Data extract
━━━━━━━━
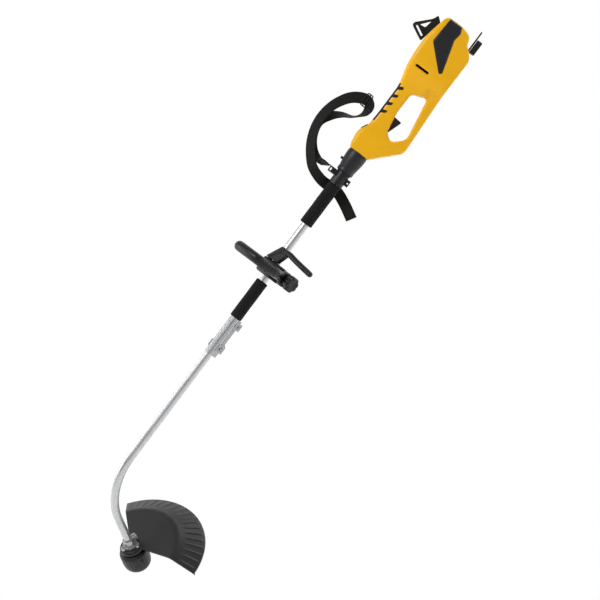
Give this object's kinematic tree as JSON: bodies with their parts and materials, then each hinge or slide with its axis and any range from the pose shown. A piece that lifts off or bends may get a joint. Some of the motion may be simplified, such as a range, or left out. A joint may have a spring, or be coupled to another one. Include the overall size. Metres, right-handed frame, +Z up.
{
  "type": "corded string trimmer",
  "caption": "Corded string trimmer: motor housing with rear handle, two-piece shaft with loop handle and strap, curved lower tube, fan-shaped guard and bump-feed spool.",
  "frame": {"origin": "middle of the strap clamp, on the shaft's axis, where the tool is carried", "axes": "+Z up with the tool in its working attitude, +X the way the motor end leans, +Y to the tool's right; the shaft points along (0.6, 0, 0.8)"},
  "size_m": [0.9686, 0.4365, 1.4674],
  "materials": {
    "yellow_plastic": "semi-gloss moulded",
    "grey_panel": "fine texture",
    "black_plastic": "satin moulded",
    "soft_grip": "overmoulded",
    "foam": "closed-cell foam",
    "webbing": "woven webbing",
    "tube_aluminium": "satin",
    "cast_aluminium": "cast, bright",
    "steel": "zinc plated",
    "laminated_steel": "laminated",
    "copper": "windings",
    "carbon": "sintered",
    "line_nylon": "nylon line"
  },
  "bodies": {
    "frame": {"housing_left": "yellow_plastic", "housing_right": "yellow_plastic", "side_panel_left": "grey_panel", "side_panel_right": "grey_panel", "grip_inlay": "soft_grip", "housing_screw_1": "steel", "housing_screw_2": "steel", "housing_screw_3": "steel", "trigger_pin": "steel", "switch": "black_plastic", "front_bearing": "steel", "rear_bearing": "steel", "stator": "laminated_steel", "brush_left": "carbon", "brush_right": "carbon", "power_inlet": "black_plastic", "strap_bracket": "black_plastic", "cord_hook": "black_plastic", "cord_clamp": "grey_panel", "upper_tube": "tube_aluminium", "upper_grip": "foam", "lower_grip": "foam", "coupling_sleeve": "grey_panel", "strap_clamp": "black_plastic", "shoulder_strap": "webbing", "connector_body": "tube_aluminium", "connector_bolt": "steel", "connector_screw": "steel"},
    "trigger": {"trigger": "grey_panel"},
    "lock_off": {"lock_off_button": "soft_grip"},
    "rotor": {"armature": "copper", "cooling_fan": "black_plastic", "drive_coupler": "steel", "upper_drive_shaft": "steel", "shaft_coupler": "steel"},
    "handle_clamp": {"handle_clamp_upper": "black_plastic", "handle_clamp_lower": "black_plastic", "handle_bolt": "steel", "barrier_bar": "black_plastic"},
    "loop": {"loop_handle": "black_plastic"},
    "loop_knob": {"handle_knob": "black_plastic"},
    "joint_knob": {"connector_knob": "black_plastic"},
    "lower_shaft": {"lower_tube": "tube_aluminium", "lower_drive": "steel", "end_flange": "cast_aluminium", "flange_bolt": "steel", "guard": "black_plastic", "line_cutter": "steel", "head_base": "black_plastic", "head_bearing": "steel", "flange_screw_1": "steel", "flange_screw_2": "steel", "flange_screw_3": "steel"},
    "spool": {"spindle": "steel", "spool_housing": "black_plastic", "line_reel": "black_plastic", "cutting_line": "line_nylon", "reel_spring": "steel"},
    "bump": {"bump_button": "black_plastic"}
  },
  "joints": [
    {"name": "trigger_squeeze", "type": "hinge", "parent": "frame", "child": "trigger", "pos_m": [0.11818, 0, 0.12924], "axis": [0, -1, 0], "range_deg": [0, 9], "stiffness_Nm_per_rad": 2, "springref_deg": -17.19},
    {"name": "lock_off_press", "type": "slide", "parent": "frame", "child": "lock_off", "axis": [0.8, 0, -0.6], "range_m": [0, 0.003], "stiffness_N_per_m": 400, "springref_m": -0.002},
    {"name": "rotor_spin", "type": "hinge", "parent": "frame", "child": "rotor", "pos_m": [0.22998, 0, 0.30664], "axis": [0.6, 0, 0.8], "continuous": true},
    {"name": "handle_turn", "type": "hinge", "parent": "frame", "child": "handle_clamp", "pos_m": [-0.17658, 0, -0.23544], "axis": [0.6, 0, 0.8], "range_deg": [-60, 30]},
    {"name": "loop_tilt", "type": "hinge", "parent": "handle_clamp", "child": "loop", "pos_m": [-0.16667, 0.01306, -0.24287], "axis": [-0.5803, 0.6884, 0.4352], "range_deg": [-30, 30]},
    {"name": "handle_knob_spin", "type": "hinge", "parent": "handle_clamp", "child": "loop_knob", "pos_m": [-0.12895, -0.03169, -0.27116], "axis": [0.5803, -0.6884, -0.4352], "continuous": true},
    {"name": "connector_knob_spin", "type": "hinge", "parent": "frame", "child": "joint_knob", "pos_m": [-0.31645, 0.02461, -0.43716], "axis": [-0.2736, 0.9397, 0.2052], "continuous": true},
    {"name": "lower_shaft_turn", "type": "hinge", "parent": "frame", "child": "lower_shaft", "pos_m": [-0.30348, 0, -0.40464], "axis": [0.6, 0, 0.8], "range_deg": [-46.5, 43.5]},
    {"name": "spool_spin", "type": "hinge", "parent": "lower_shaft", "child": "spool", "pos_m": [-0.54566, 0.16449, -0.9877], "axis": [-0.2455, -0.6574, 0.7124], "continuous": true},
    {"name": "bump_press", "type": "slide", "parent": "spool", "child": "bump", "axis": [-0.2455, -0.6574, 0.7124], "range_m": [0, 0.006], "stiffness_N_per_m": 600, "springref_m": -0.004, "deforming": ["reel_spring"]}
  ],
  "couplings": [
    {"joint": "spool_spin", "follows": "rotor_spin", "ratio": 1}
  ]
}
━━━━━━━━
Prompt
Copy all lines from the material that contain "bodies".

Output
Give this object's kinematic tree as JSON: bodies with their parts and materials, then each hinge or slide with its axis and any range from the pose shown. A piece that lifts off or bends may get a joint. Some of the motion may be simplified, such as a range, or left out. A joint may have a spring, or be coupled to another one. Include the overall size. Metres, right-handed frame, +Z up.
  "bodies": {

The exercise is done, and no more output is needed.